Documents discovered during an ongoing legal case  revealed extensive communications and meetings between Parsi and Iranian officials, including several secret meetings with the Iranian president Ahmadinejad.    Same lawsuit revealed documents that NIAC had grossly exaggerated its membership from an actual number of barely a few hundred to tens of thousands. 

To repair NIAC's public image, following the uprising in summer 2009 in Iran, Parsi had tried to reinvent NIAC as an organization that also deals with human rights and that it supports the green movement in Iran.  However, Mohsen Makhmalbaf, an acclaimed Iranian filmmaker and unofficial spokesman for Iran's opposition Green Movement, said, "I think Trita Parsi does not belong to the Green Movement.

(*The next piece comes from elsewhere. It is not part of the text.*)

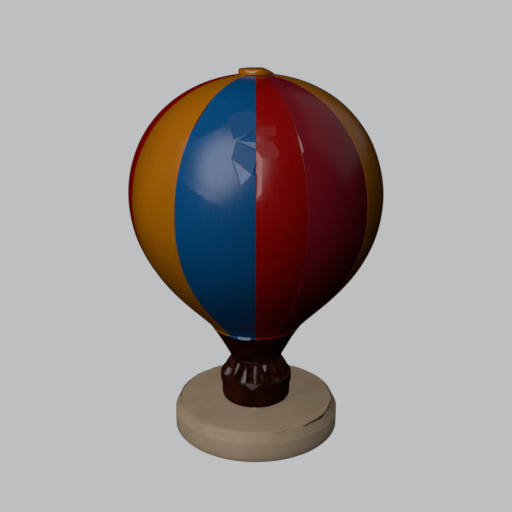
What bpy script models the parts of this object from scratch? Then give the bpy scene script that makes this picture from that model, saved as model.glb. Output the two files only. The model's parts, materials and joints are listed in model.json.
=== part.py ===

I feel his lobbying has secretly been more for the Islamic Republic."

The intimidation tactics borrowed from Tehran's Revolutionary Guards have no place in the halls of the United States Congress.  Given Parsi and NIAC's admitted contacts with the Iranian regime, taking pictures of the activities of the Iranian-Americans in the United States could even be described beyond intimidation, perhaps tantamount to spying for  Tehran. This is something that law enforcement agencies must vigorously work to prevent.